Exercise
From the listing below, copy only the lines running from the line that contains "const canteen = new THREE.Group();" to the line that contains "import random", both included.

★ ★ ★ ★ ★

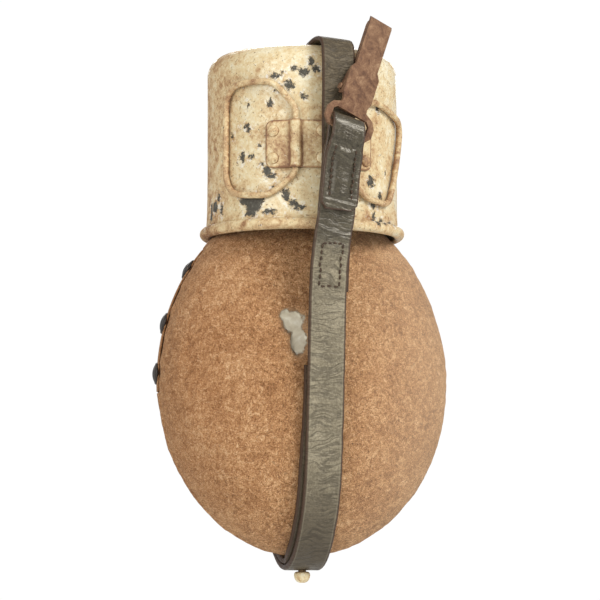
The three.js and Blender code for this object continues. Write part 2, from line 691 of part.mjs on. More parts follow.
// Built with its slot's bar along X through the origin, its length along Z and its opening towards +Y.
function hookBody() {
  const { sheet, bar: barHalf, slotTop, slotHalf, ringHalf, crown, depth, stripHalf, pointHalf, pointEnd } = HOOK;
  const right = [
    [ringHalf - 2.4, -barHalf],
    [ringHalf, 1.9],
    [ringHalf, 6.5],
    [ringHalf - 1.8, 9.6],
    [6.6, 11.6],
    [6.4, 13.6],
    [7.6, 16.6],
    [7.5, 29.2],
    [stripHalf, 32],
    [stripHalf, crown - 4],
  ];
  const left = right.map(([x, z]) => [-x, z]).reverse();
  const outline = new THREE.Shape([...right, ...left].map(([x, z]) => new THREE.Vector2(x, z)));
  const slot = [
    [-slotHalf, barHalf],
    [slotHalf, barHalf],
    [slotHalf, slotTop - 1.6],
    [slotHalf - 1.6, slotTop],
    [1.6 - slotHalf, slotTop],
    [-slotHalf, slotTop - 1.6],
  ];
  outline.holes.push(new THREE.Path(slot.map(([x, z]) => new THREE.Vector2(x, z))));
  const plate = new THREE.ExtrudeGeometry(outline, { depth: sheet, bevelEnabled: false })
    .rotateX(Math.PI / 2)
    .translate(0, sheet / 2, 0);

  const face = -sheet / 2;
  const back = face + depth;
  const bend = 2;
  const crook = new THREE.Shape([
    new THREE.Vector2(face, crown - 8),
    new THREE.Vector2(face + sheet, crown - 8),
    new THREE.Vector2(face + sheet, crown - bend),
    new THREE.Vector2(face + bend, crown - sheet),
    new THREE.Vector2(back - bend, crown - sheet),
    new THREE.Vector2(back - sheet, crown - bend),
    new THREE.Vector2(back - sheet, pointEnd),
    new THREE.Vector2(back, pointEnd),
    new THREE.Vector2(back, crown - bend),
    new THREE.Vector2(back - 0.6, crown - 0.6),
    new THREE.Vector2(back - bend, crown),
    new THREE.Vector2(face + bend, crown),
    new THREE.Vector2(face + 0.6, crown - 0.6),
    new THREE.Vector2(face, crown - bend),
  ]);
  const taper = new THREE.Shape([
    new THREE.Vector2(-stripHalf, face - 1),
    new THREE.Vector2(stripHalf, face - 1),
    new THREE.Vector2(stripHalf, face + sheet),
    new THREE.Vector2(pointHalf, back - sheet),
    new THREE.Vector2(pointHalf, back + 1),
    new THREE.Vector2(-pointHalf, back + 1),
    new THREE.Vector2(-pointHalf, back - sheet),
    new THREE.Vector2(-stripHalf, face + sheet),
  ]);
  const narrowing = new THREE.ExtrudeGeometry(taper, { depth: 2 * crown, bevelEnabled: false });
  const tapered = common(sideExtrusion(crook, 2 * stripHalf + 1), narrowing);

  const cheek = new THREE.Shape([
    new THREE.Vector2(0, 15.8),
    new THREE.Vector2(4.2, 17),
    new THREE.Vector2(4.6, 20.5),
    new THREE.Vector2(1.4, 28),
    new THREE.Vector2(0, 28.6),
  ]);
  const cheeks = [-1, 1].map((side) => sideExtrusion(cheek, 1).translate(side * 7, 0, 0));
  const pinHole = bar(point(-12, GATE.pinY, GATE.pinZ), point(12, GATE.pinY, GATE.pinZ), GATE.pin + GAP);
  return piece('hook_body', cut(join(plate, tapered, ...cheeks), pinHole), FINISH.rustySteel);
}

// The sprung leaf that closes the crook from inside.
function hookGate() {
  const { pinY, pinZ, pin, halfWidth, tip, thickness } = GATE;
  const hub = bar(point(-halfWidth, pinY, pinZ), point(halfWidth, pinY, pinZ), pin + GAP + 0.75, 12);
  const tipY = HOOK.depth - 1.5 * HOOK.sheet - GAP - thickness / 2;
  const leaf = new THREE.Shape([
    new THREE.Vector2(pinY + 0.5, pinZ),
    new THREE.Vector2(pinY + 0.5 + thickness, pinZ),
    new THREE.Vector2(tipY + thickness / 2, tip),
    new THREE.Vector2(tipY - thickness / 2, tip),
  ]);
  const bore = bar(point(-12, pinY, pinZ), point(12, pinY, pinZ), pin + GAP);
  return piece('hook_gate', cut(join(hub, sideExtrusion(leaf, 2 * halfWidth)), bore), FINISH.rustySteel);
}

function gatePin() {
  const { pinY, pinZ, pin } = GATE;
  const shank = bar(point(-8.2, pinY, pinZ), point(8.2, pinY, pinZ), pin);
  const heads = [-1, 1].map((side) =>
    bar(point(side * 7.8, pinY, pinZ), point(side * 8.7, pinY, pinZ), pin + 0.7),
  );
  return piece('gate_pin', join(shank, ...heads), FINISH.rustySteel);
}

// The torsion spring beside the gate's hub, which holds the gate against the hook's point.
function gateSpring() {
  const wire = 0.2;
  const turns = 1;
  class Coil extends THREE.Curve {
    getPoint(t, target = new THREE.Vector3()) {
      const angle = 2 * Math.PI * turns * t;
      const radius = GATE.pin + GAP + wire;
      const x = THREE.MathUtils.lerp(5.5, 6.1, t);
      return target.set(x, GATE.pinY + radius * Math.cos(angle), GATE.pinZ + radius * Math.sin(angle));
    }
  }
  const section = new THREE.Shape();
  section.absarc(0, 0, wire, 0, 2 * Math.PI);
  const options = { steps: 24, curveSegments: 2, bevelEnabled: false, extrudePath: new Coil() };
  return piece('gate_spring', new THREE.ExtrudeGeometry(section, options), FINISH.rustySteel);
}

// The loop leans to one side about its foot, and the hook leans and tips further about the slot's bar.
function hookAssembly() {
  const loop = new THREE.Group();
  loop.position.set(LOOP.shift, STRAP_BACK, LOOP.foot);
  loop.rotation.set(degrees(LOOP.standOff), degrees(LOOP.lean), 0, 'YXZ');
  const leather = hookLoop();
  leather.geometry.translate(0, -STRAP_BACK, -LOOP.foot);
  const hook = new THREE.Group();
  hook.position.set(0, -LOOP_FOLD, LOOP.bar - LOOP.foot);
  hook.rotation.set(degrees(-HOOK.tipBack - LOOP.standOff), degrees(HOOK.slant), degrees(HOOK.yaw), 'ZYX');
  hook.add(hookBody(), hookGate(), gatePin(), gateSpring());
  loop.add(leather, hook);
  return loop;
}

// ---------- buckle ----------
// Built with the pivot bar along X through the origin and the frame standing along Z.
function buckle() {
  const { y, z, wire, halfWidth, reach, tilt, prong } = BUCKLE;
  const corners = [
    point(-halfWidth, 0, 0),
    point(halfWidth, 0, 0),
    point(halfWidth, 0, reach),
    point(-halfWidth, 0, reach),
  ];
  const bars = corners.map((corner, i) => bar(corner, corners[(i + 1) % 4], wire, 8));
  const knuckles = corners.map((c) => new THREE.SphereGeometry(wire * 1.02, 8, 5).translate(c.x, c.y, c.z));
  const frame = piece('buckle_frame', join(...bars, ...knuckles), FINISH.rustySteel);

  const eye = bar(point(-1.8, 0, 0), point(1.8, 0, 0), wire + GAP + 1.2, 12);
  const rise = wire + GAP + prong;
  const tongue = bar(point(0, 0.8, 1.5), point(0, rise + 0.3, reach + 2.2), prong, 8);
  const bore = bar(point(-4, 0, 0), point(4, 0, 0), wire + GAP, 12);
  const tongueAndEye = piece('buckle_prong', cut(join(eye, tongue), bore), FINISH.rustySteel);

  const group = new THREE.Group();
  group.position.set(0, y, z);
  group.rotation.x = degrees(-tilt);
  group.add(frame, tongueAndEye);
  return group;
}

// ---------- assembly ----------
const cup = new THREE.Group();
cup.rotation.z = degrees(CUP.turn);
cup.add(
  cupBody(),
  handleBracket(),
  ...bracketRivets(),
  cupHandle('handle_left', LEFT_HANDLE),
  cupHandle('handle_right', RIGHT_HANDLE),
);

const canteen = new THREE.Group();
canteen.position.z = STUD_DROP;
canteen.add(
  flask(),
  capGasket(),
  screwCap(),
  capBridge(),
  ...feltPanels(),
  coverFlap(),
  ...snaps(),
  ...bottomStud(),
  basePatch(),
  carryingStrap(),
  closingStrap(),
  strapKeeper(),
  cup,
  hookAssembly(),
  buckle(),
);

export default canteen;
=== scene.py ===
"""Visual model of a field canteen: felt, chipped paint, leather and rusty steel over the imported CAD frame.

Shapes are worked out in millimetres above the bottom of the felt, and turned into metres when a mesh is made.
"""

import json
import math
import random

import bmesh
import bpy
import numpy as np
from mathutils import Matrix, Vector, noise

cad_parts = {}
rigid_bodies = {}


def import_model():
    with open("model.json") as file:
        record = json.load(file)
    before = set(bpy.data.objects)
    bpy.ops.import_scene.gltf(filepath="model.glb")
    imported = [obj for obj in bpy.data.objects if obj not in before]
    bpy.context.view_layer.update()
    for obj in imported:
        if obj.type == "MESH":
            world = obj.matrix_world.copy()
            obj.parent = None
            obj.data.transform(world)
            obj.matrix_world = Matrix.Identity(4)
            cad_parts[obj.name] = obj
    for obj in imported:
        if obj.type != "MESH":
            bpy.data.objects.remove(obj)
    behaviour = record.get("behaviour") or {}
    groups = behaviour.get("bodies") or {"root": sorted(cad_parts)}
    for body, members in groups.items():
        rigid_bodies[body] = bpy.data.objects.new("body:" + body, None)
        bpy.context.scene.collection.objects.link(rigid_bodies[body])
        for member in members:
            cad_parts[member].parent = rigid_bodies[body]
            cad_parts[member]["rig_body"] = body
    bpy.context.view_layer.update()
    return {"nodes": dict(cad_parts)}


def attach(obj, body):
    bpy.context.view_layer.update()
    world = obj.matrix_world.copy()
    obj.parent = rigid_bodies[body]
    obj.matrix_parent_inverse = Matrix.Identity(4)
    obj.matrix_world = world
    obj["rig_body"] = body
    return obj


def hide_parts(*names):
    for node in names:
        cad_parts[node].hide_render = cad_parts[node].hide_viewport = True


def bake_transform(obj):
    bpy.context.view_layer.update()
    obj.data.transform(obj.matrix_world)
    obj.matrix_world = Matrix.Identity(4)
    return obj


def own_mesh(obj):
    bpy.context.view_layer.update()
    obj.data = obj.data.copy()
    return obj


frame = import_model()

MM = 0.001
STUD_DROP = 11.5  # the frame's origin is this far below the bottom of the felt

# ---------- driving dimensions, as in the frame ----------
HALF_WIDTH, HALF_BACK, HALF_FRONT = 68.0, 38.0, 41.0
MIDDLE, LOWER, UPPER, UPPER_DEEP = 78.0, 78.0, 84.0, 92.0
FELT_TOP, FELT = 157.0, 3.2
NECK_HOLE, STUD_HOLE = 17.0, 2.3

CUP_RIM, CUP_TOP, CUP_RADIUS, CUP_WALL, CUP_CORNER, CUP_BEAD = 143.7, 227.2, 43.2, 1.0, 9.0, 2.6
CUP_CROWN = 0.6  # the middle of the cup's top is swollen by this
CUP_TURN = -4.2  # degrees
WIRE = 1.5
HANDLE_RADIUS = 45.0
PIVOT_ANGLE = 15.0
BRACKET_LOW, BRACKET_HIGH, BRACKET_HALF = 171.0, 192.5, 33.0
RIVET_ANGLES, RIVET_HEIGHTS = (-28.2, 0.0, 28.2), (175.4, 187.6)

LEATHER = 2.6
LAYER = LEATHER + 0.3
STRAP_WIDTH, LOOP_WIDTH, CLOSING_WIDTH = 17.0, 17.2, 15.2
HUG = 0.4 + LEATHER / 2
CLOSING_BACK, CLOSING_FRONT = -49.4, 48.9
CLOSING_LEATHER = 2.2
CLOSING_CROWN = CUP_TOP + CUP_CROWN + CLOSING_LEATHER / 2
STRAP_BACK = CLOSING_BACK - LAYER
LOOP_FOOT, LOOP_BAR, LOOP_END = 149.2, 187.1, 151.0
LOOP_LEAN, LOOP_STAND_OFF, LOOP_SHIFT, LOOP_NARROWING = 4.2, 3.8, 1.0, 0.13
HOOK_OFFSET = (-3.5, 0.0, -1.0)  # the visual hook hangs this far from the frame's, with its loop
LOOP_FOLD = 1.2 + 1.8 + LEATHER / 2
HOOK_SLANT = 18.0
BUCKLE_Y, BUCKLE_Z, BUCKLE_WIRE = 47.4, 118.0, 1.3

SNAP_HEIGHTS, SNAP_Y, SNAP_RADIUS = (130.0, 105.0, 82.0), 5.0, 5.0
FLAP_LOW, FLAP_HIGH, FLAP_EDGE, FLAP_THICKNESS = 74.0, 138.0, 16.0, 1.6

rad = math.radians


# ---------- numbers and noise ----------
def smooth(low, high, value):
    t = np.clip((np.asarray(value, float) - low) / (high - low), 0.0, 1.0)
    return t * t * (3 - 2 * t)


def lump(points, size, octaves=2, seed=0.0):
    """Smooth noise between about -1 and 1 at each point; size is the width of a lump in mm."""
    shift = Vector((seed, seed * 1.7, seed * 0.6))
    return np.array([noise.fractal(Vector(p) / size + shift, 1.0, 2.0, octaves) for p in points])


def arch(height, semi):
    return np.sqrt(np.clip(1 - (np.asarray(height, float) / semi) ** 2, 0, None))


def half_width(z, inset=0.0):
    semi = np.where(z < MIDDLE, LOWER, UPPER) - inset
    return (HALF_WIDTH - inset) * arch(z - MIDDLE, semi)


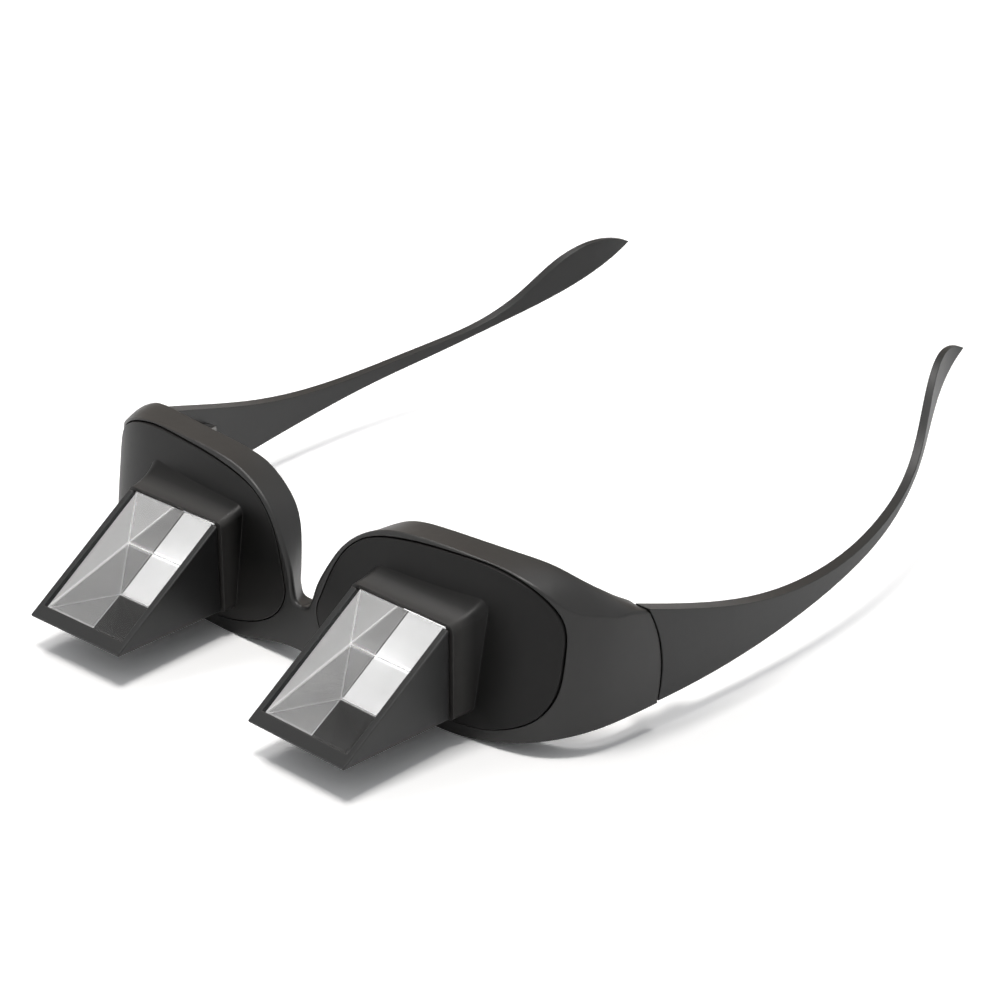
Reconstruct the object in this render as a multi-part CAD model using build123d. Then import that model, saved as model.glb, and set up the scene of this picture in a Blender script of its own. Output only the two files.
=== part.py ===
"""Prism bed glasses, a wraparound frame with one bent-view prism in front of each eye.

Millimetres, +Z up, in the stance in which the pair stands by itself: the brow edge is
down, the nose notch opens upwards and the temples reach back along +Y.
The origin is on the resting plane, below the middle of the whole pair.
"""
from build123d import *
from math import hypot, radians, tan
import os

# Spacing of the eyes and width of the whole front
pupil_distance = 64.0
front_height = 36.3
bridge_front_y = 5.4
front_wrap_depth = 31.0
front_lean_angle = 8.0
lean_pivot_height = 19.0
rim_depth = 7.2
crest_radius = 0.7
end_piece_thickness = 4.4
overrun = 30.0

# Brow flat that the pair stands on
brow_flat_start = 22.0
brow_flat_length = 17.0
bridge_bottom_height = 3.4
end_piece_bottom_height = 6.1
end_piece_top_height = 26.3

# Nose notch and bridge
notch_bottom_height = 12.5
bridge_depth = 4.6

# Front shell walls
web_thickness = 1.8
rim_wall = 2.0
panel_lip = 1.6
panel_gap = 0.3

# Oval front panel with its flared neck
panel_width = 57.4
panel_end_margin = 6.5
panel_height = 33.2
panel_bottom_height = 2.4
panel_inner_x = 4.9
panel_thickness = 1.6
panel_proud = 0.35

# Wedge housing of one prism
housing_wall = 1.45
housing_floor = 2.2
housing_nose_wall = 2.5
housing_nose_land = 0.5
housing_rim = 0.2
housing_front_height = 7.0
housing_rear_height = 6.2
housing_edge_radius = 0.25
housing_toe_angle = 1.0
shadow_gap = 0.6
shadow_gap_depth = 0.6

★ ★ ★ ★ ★

Worked solution
const canteen = new THREE.Group();
canteen.position.z = STUD_DROP;
canteen.add(
  flask(),
  capGasket(),
  screwCap(),
  capBridge(),
  ...feltPanels(),
  coverFlap(),
  ...snaps(),
  ...bottomStud(),
  basePatch(),
  carryingStrap(),
  closingStrap(),
  strapKeeper(),
  cup,
  hookAssembly(),
  buckle(),
);

export default canteen;
=== scene.py ===
"""Visual model of a field canteen: felt, chipped paint, leather and rusty steel over the imported CAD frame.

Shapes are worked out in millimetres above the bottom of the felt, and turned into metres when a mesh is made.
"""

import json
import math
import random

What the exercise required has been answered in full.